As he grows older, teenage years, and beyond you’ll be plagued by the biggies — alcohol, cigarettes, vaping, drugs, sex. You’ll feel inept discussing these things. You’ll feel exhausted at the frequency with which these conversations need to be had. Boundaries, consent, respecting your partner. How can one ever stress these enough? How can you teach them about equality in their intimate relationships? Ah yes, yet another conversation. Keep the water ready in a pot to boil the chai. Hard conversations get easier over chai.

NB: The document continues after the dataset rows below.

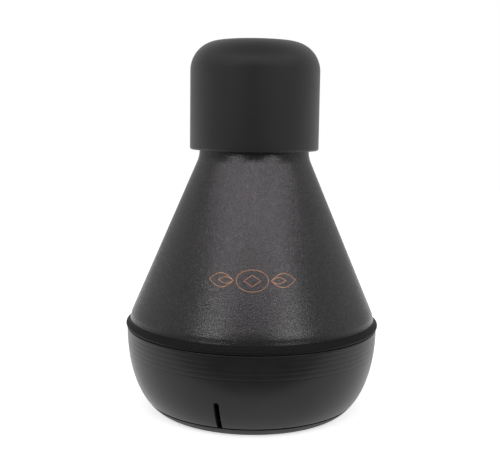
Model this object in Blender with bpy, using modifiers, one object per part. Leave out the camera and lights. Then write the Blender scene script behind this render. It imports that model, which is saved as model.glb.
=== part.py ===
"""Trombone practice mute, built as an assembly of separate pieces.

The mute stands on its wide end, with the axis of every turned piece on Z and the floor at Z = 0.
Lengths are in metres. The front of the mute faces -Y.

From the foot up: a foot disc, a soft base bowl with a plug, a spun cone with its neck, and a soft
cap over the neck. Inside, an air tube hangs from a bush in the neck. Its lower end is
cross-drilled, closed by a plug and wrapped in a foam sleeve. Felt lines the cone and the base.
"""

import math

import bmesh
import bpy
from mathutils import Matrix

# Clearances
SEAT_GAP = 0.0003            # between pieces that rest on or touch each other
SLIDE_GAP = 0.0003           # between pieces that pull apart

# Facets round the axis
LARGE_SEGMENTS = 48
SMALL_SEGMENTS = 28
HOLE_SEGMENTS = 8
SLOT_SEGMENTS = 16

# Cone shell: spun sheet, with the neck in one piece
RIM_RADIUS = 0.0700          # widest circle of the whole mute
RIM_HEIGHT = 0.0476          # height of that circle above the floor
RIM_ROLL_RADIUS = 0.0012     # rounding of the folded rim
RIM_HEM = 0.0040             # thickness of the folded rim
RIM_BAND_HEIGHT = 0.0060     # from the widest circle up to the crease where the cone begins
RIM_BAND_FLARE = 0.00302     # from the crease out to the widest circle
BAND_PULL_DEPTH = 0.0024     # the band curves towards a point this far inside the widest circle
BAND_PULL_HEIGHT = 0.0020    # and this far above it
SHOULDER_HEIGHT = 0.1393     # where the lines of cone and neck meet
SHOULDER_SWEEP = 0.0160      # radius of the soft hollow between them
NECK_RADIUS = 0.0300
NECK_LENGTH = 0.0461
SHEET = 0.0012               # wall of the spun sheet
LIP_ROUND = 0.0004

# Base bowl: outer curve from the rim down to the foot disc
BOWL_STEP = 0.0006           # the bowl's top stands back this far under the rim
BOWL_WALL = 0.0035
BOWL_FLOOR = 0.0030
BOWL_SIDE_PULL = 0.0345      # how far the side stays upright before it curves in
BOWL_FOOT_PULL = 0.0036      # how far the curve runs level into the foot
FOOT_TUCK = 0.0184           # from the widest circle in to the edge of the flat foot face
GROOVE_COUNT = 5
GROOVE_PITCH = 0.00255
GROOVE_WIDTH = 0.0009
GROOVE_DEPTH = 0.00045
FIRST_GROOVE_DROP = 0.00225  # from the bowl's shoulder down to the first groove
SHOULDER_ROUND = 0.0005

# Plug of the base bowl, inside the shell's mouth
PLUG_HEIGHT = 0.0118
PLUG_WALL = 0.0061           # at its foot
PLUG_GROOVE_WIDTH = 0.0012
PLUG_GROOVE_DEPTH = 0.0007
LEDGE_DROP = 0.0050          # inside, from the shoulder down to where the plug's bore ends

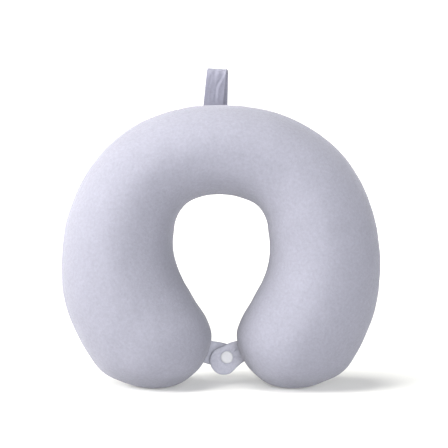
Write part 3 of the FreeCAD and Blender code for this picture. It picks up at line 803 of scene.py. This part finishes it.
def zip_point(angle, u, v):
    """Place in the zip's own frame: u toward the back, v outward, at this angle round the side arc."""
    a, t = math.radians(angle), math.radians(ZIP_TILT)
    radial, back = Vector((math.sin(a), 0, math.cos(a))), Vector((0, 1, 0))
    origin = Vector((SIDE_X, SEAM_Y, SIDE_Z)) + radial * (SIDE_RADIUS - ZIP_DEPTH)
    return origin + (back * math.cos(t) - radial * math.sin(t)) * u + (radial * math.cos(t)
                                                                       + back * math.sin(t)) * v


def make_coil(name, way, node):
    """One side's filament wound in flat loops, each loop's head reaching past the middle of the zip."""
    per_turn = 10
    length = math.radians(COIL_END - COIL_START) * (SIDE_RADIUS - ZIP_DEPTH)
    turns = int(length / COIL_PITCH)
    middle, half = (COIL_INNER + COIL_OUTER) / 2, (COIL_OUTER - COIL_INNER) / 2 - FILAMENT
    centre, tall = (COIL_LOW + COIL_HIGH) / 2, (COIL_HIGH - COIL_LOW) / 2 - FILAMENT
    curve = bpy.data.curves.new(name, "CURVE")
    curve.dimensions = "3D"
    spline = curve.splines.new("POLY")
    spline.points.add(turns * per_turn)
    for i in range(turns * per_turn + 1):
        share = i / (turns * per_turn)
        a = 2 * math.pi * i / per_turn
        angle = COIL_START + (COIL_END - COIL_START) * share
        u = way * (middle + half * math.cos(a))
        v = centre + tall * math.sin(a)
        spline.points[i].co = (*(zip_point(angle, u, v) * MM), 1.0)
    curve.bevel_depth = FILAMENT * MM
    curve.bevel_resolution = 2
    curve.use_fill_caps = True
    obj = bpy.data.objects.new(name, curve)
    bpy.context.scene.collection.objects.link(obj)
    graph = bpy.context.evaluated_depsgraph_get()
    mesh = bpy.data.meshes.new_from_object(obj.evaluated_get(graph))
    bpy.data.objects.remove(obj)
    solid = bpy.data.objects.new(name, mesh)
    bpy.context.scene.collection.objects.link(solid)
    weld(solid, 0.002)
    paint(solid, COIL)
    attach(solid, "pillow")
    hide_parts(node)


make_coil("coil_rear_spiral", 1, "zip_coil_back")
make_coil("coil_front_spiral", -1, "zip_coil_front")

# ---- pieces that keep their own shape, with their finishes ----------------------------------------
for node, mat in (
    ("zip_tape_front", TAPE), ("zip_tape_back", TAPE),
    ("zip_slider", METAL), ("zip_pull", METAL), ("zip_top_stop", METAL), ("zip_bottom_stop", METAL),
    ("snap_socket", PLASTIC), ("snap_stud", PLASTIC), ("seam_thread", THREAD),
    ("liner_front", LINER), ("liner_rear", LINER), ("foam_core", FOAM),
):
    paint(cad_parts[node], mat)


# ---- studio -------------------------------------------------------------------------------------

def studio():
    """White floor that curves up into a low wall all round, under five soft lights; it glows as painted
    light, faintly beside the pillow and brighter far out.
    """
    floor_mat, shader = principled("studio_white", (0.60, 0.60, 0.595), 0.95)
    tree = floor_mat.node_tree
    away = tree.nodes.new("ShaderNodeVectorMath")
    away.operation = "LENGTH"
    tree.links.new(tree.nodes.new("ShaderNodeNewGeometry").outputs["Position"], away.inputs[0])
    # painted light: the floor glows, faintly near the pillow and more towards the wall, lightening the
    # shadows cast on it
    glow = ranged(tree, away.outputs["Value"], 0.3, 1.3, 0.22, 0.75)
    glow.interpolation_type = "SMOOTHSTEP"
    tree.links.new(glow.outputs["Result"], shader.inputs["Emission Strength"])
    shader.inputs["Emission Color"].default_value = (1.0, 1.0, 1.0, 1)
    profile = [(0.35 * i, 0.0) for i in range(1, 8)]
    for i in range(1, 13):
        a = math.radians(i * 90 / 12)
        profile.append((2.45 + 0.6 * math.sin(a), 0.6 - 0.6 * math.cos(a)))
    profile.append((3.05, 1.5))
    steps, rows = 96, len(profile)
    points, faces = [(0.0, 0.0, 0.0)], []
    for j in range(steps):
        a = 2 * math.pi * j / steps
        points += [(r * math.cos(a), r * math.sin(a), z) for r, z in profile]
    for j in range(steps):
        here, there = 1 + j * rows, 1 + (j + 1) % steps * rows
        faces.append((0, here, there))
        for i in range(rows - 1):
            faces.append((here + i, here + i + 1, there + i + 1, there + i))
    floor = new_object("studio_floor", points, faces)
    for polygon in floor.data.polygons:
        if polygon.normal.z < -0.5:
            floor.data.flip_normals()
            break
    paint(floor, floor_mat)
    world = bpy.data.worlds.new("studio")
    bpy.context.scene.world = world
    world.use_nodes = True
    world.node_tree.nodes["Background"].inputs["Color"].default_value = (0.98, 0.985, 1.0, 1)
    world.node_tree.nodes["Background"].inputs["Strength"].default_value = 0.02
    area_light("key", (-1.15, -1.05, 1.3), 0.8, 17.0, (1.0, 0.99, 0.96))
    area_light("side", (-1.7, -0.45, 0.75), 0.8, 51.0, (1.0, 0.99, 0.97))
    area_light("top", (-0.35, -0.2, 1.9), 1.2, 50.0, (1.0, 0.995, 0.94))
    area_light("front_fill", (0.35, -2.2, 0.55), 1.0, 46.0, (0.96, 0.98, 1.0))
    area_light("right", (1.6, 0.1, 0.9), 0.8, 2.0, (0.98, 0.98, 1.0))


def area_light(name, place, size, power, colour):
    """Round soft light aimed at the middle of the pillow."""
    data = bpy.data.lights.new(name, "AREA")
    data.shape, data.size, data.energy, data.color = "DISK", size, power, colour
    obj = bpy.data.objects.new(name, data)
    bpy.context.scene.collection.objects.link(obj)
    obj.location = place
    obj.rotation_euler = (Vector((0, 0, 0.14)) - Vector(place)).to_track_quat("-Z", "Y").to_euler()


def camera():
    data = bpy.data.cameras.new("camera")
    data.lens, data.sensor_width = 123.0, 36.0
    cam = bpy.data.objects.new("camera", data)
    bpy.context.scene.collection.objects.link(cam)
    wide = 0.4233
    distance = wide * data.lens / data.sensor_width
    target = Vector((0.0028, 0.0, 0.1545))
    rise = math.radians(4.0)
    cam.location = target + Vector((0, -math.cos(rise), math.sin(rise))) * distance
    cam.rotation_euler = (target - cam.location).to_track_quat("-Z", "Y").to_euler()
    bpy.context.scene.camera = cam


studio()
camera()
bpy.context.scene.view_settings.view_transform = "Standard"
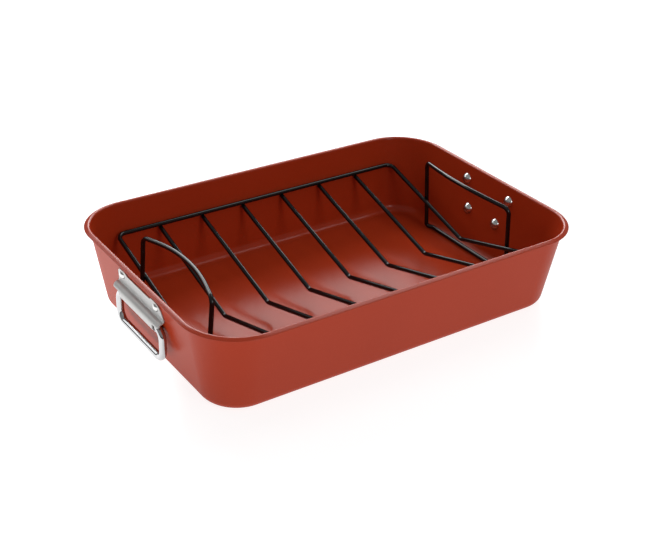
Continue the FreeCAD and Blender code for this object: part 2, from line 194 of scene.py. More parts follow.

Nalini, your boys will learn more from how you and their dad treat each other than from anything you try to “teach” them about relationships. Respect, love, trust, and most importantly — how to fight, how to disagree — these are the key ingredients of every relationship in life. Children learn how to fight fair from the grown-ups in their lives, and your boys will pick up far more than you give them credit for just from observing you.
What I’m trying to say is that you’ll worry that you are doing the wrong thing. You’ll second guess yourself, you’ll long for a manual to help you troubleshoot, and your heart will ache. You’ll want to teach your boys kindness and empathy, to be principled and to do the right thing. You’ll want to raise them to be like… you. And that’s not really hard, Nalini. They’re part of you. So maybe the key to all of this is to raise them as though you were raising yourself, a girl. No one knows you better than you, and heaven knows we need more kind, compassionate men, with a little bit of softness in them, in this world. Maybe, just maybe, we don’t need to toughen our girls, but soften our boys.
So, dear 30-year-old Nalini, remember: You won’t always know what you’re doing, but you will always know who you are. And that is what will raise your boys — your values, your mistakes, your apologies, your humour, your stubborn belief in kindness. The phases will pass, the challenges will pass, but what stays is the love you pour into them, the love that finds its way back to you in unexpected ways. You’re not raising “boys”. You’re raising people. And you’re doing it far better than you fear.